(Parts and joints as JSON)

# # # # #

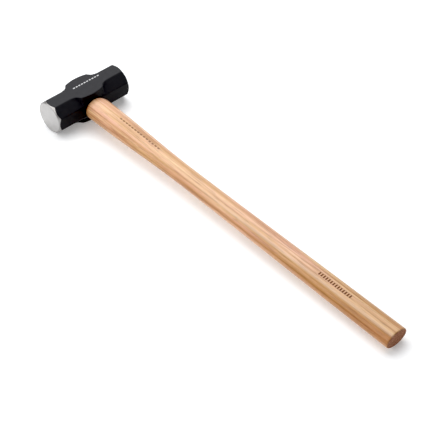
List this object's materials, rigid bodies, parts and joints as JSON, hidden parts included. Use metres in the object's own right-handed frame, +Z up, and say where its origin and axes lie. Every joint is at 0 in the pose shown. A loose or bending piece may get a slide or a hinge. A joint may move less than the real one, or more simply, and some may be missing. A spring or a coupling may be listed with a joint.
{
  "type": "sledge hammer",
  "caption": "Double-faced sledge hammer: an octagonal forged steel head with round, chamfered striking faces, wedged on a long oval hardwood handle.",
  "frame": {"origin": "middle of the head's lower cheek, which is the flat that the head lies on", "axes": "+X along the striking axis towards the right-hand striking face, +Y along the handle from the butt to the wedged end of the eye, +Z up through the two cheeks"},
  "size_m": [0.166, 0.813, 0.061],
  "materials": {
    "forging": "semi-gloss black paint over forged steel, with bare ground striking faces",
    "hickory": "clear satin varnish",
    "wedge_wood": "bare end grain",
    "wedge_steel": "bare steel"
  },
  "bodies": {
    "root": {"head": "forging", "handle": "hickory", "wood_wedge": "wedge_wood", "steel_wedge_left": "wedge_steel", "steel_wedge_right": "wedge_steel"}
  },
  "joints": []
}
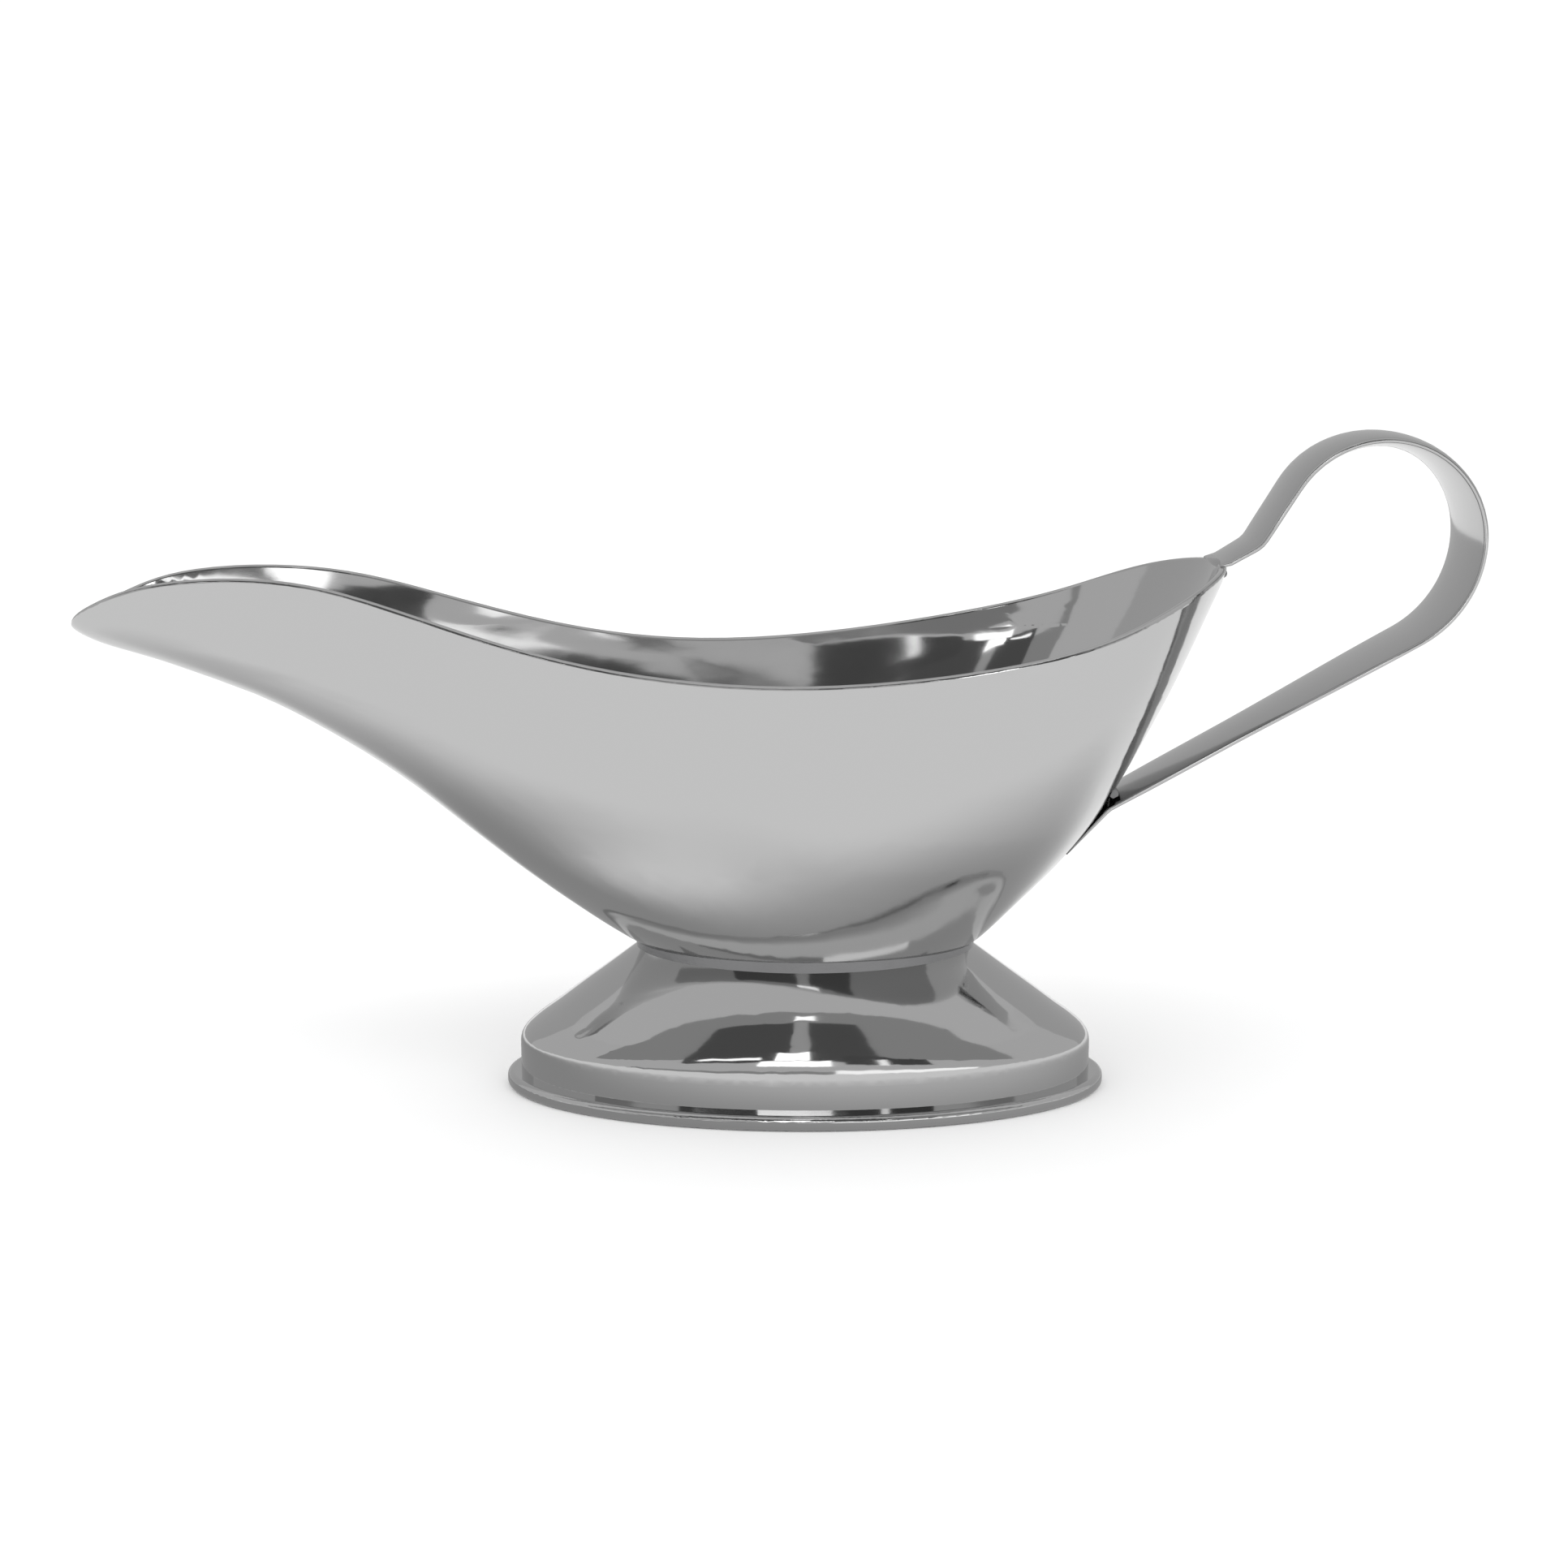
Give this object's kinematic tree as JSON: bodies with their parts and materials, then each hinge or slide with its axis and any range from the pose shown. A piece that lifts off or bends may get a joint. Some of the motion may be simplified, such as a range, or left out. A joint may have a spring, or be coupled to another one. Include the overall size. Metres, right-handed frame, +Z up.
{
  "type": "gravy boat",
  "caption": "Footed stainless steel gravy boat: long tapering pouring lip, deep oval bowl on a hollow oval pedestal, strap handle bent into a high loop.",
  "frame": {"origin": "middle of the oval foot, on the table plane", "axes": "+Z up, +X towards the handle, -X towards the pouring lip, symmetric about the plane y = 0"},
  "size_m": [0.2198, 0.074, 0.1049],
  "materials": {
    "bowl_steel": "mirror-polished stainless steel sheet",
    "foot_steel": "mirror-polished stainless steel sheet",
    "handle_steel": "polished stainless steel strap, slightly softer than the bowl",
    "weld_metal": "dull brazing and weld metal, wiped but not polished"
  },
  "bodies": {
    "root": {"bowl": "bowl_steel", "foot": "foot_steel", "handle": "handle_steel", "neck_bead": "weld_metal", "top_weld": "weld_metal", "low_weld": "weld_metal"}
  },
  "joints": []
}
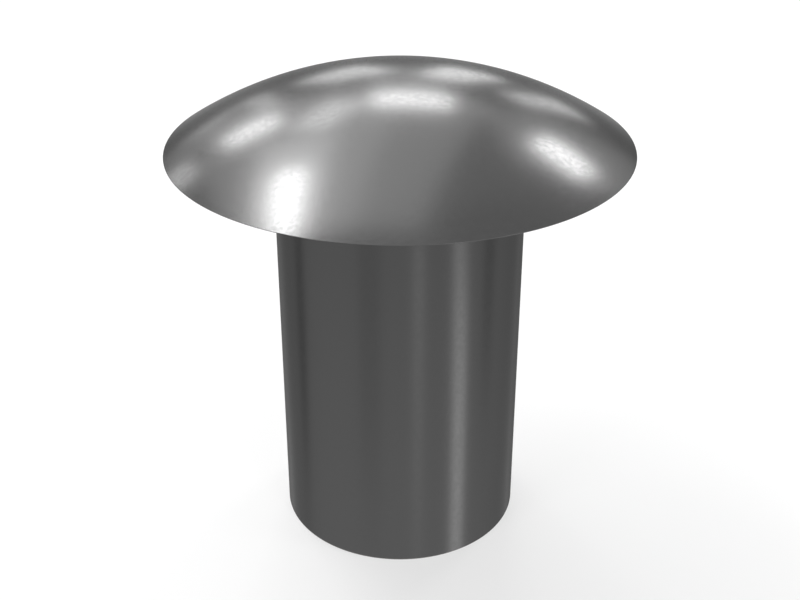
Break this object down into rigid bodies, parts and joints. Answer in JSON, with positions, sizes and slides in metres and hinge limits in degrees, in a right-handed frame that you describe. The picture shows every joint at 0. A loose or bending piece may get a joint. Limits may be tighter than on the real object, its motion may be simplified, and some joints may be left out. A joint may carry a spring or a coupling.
{
  "type": "hollow rivet",
  "caption": "Hollow rivet with a low domed head and a shank bored from its tail, for setting by rolling the tail outwards.",
  "frame": {"origin": "on the axis, in the plane of the head's flat underside, which seats on the work", "axes": "+Z along the axis, out of the dome; -Z along the shank to the open tail; X and Y are free, because the rivet is round"},
  "size_m": [0.011, 0.011, 0.0116],
  "materials": {
    "steel": "cold-formed and tumbled, dark satin with a very fine grain"
  },
  "bodies": {
    "root": {"rivet": "steel"}
  },
  "joints": []
}
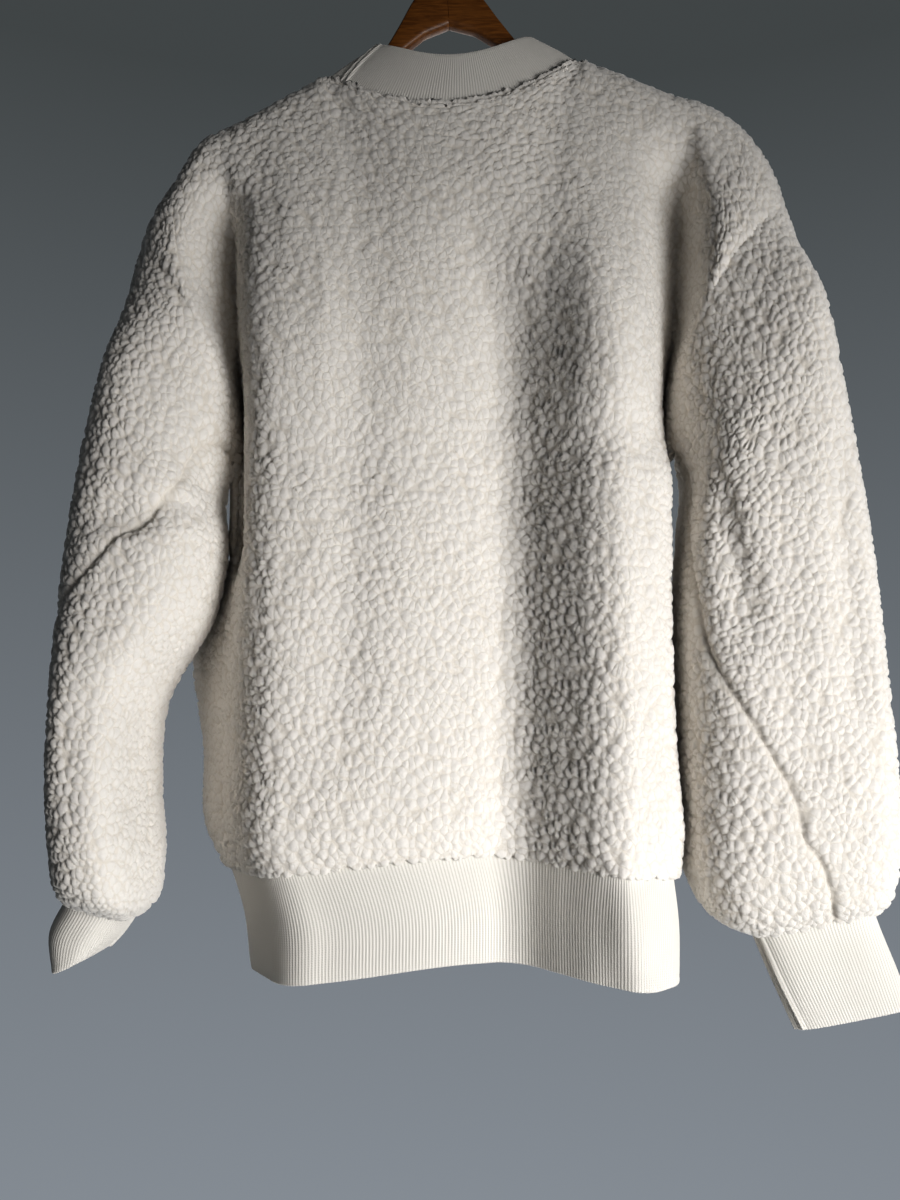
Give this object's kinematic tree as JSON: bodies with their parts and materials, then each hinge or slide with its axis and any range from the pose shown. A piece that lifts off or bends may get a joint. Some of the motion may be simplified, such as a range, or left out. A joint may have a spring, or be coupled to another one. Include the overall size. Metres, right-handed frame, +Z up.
{
  "type": "sherpa fleece pullover on a wooden hanger",
  "caption": "Sherpa fleece pullover with ribbed neckband, hem band and cuffs, hanging on a plain wooden hanger with a wire hook.",
  "frame": {"origin": "inner top of the hanger's hook, where a rail or a peg carries it", "axes": "+Z up, -Y the side that the back panel faces, +X towards sleeve_right"},
  "size_m": [0.5884, 0.1646, 0.8635],
  "materials": {
    "fleece": "cream curled sherpa pile, matt",
    "rib": "cream fine rib knit, matt",
    "wood": "honey brown varnish, glossy",
    "steel": "bright plated wire"
  },
  "bodies": {
    "root": {"back": "fleece", "front": "fleece", "sleeve_left": "fleece", "sleeve_right": "fleece", "neckband": "rib", "hem_band": "rib", "cuff_left": "rib", "cuff_right": "rib", "hanger": "wood", "hanger_hook": "steel"}
  },
  "joints": []
}
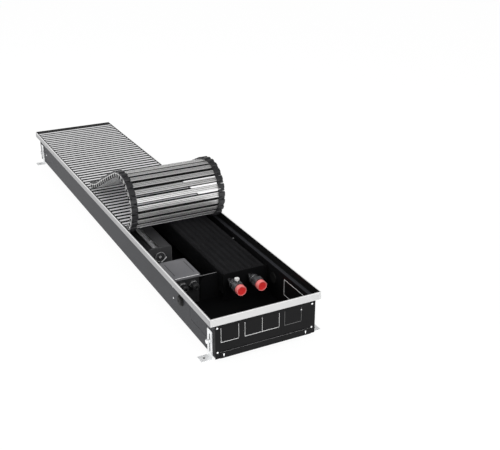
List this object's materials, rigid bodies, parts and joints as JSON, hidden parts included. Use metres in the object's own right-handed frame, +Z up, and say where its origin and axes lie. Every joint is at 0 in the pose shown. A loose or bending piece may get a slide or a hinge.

# # # # #

▸ WHAT IS EXPECTED: Keep the pictures out and write out the records exactly.

▸ FULL SOLUTION:
List this object's materials, rigid bodies, parts and joints as JSON, hidden parts included. Use metres in the object's own right-handed frame, +Z up, and say where its origin and axes lie. Every joint is at 0 in the pose shown. A loose or bending piece may get a slide or a hinge. A joint may move less than the real one, or more simply, and some may be missing. A spring or a coupling may be listed with a joint.
{
  "type": "sledge hammer",
  "caption": "Double-faced sledge hammer: an octagonal forged steel head with round, chamfered striking faces, wedged on a long oval hardwood handle.",
  "frame": {"origin": "middle of the head's lower cheek, which is the flat that the head lies on", "axes": "+X along the striking axis towards the right-hand striking face, +Y along the handle from the butt to the wedged end of the eye, +Z up through the two cheeks"},
  "size_m": [0.166, 0.813, 0.061],
  "materials": {
    "forging": "semi-gloss black paint over forged steel, with bare ground striking faces",
    "hickory": "clear satin varnish",
    "wedge_wood": "bare end grain",
    "wedge_steel": "bare steel"
  },
  "bodies": {
    "root": {"head": "forging", "handle": "hickory", "wood_wedge": "wedge_wood", "steel_wedge_left": "wedge_steel", "steel_wedge_right": "wedge_steel"}
  },
  "joints": []
}
Give this object's kinematic tree as JSON: bodies with their parts and materials, then each hinge or slide with its axis and any range from the pose shown. A piece that lifts off or bends may get a joint. Some of the motion may be simplified, such as a range, or left out. A joint may have a spring, or be coupled to another one. Include the overall size. Metres, right-handed frame, +Z up.
{
  "type": "gravy boat",
  "caption": "Footed stainless steel gravy boat: long tapering pouring lip, deep oval bowl on a hollow oval pedestal, strap handle bent into a high loop.",
  "frame": {"origin": "middle of the oval foot, on the table plane", "axes": "+Z up, +X towards the handle, -X towards the pouring lip, symmetric about the plane y = 0"},
  "size_m": [0.2198, 0.074, 0.1049],
  "materials": {
    "bowl_steel": "mirror-polished stainless steel sheet",
    "foot_steel": "mirror-polished stainless steel sheet",
    "handle_steel": "polished stainless steel strap, slightly softer than the bowl",
    "weld_metal": "dull brazing and weld metal, wiped but not polished"
  },
  "bodies": {
    "root": {"bowl": "bowl_steel", "foot": "foot_steel", "handle": "handle_steel", "neck_bead": "weld_metal", "top_weld": "weld_metal", "low_weld": "weld_metal"}
  },
  "joints": []
}
Break this object down into rigid bodies, parts and joints. Answer in JSON, with positions, sizes and slides in metres and hinge limits in degrees, in a right-handed frame that you describe. The picture shows every joint at 0. A loose or bending piece may get a joint. Limits may be tighter than on the real object, its motion may be simplified, and some joints may be left out. A joint may carry a spring or a coupling.
{
  "type": "hollow rivet",
  "caption": "Hollow rivet with a low domed head and a shank bored from its tail, for setting by rolling the tail outwards.",
  "frame": {"origin": "on the axis, in the plane of the head's flat underside, which seats on the work", "axes": "+Z along the axis, out of the dome; -Z along the shank to the open tail; X and Y are free, because the rivet is round"},
  "size_m": [0.011, 0.011, 0.0116],
  "materials": {
    "steel": "cold-formed and tumbled, dark satin with a very fine grain"
  },
  "bodies": {
    "root": {"rivet": "steel"}
  },
  "joints": []
}
Give this object's kinematic tree as JSON: bodies with their parts and materials, then each hinge or slide with its axis and any range from the pose shown. A piece that lifts off or bends may get a joint. Some of the motion may be simplified, such as a range, or left out. A joint may have a spring, or be coupled to another one. Include the overall size. Metres, right-handed frame, +Z up.
{
  "type": "sherpa fleece pullover on a wooden hanger",
  "caption": "Sherpa fleece pullover with ribbed neckband, hem band and cuffs, hanging on a plain wooden hanger with a wire hook.",
  "frame": {"origin": "inner top of the hanger's hook, where a rail or a peg carries it", "axes": "+Z up, -Y the side that the back panel faces, +X towards sleeve_right"},
  "size_m": [0.5884, 0.1646, 0.8635],
  "materials": {
    "fleece": "cream curled sherpa pile, matt",
    "rib": "cream fine rib knit, matt",
    "wood": "honey brown varnish, glossy",
    "steel": "bright plated wire"
  },
  "bodies": {
    "root": {"back": "fleece", "front": "fleece", "sleeve_left": "fleece", "sleeve_right": "fleece", "neckband": "rib", "hem_band": "rib", "cuff_left": "rib", "cuff_right": "rib", "hanger": "wood", "hanger_hook": "steel"}
  },
  "joints": []
}
List this object's materials, rigid bodies, parts and joints as JSON, hidden parts included. Use metres in the object's own right-handed frame, +Z up, and say where its origin and axes lie. Every joint is at 0 in the pose shown. A loose or bending piece may get a slide or a hinge.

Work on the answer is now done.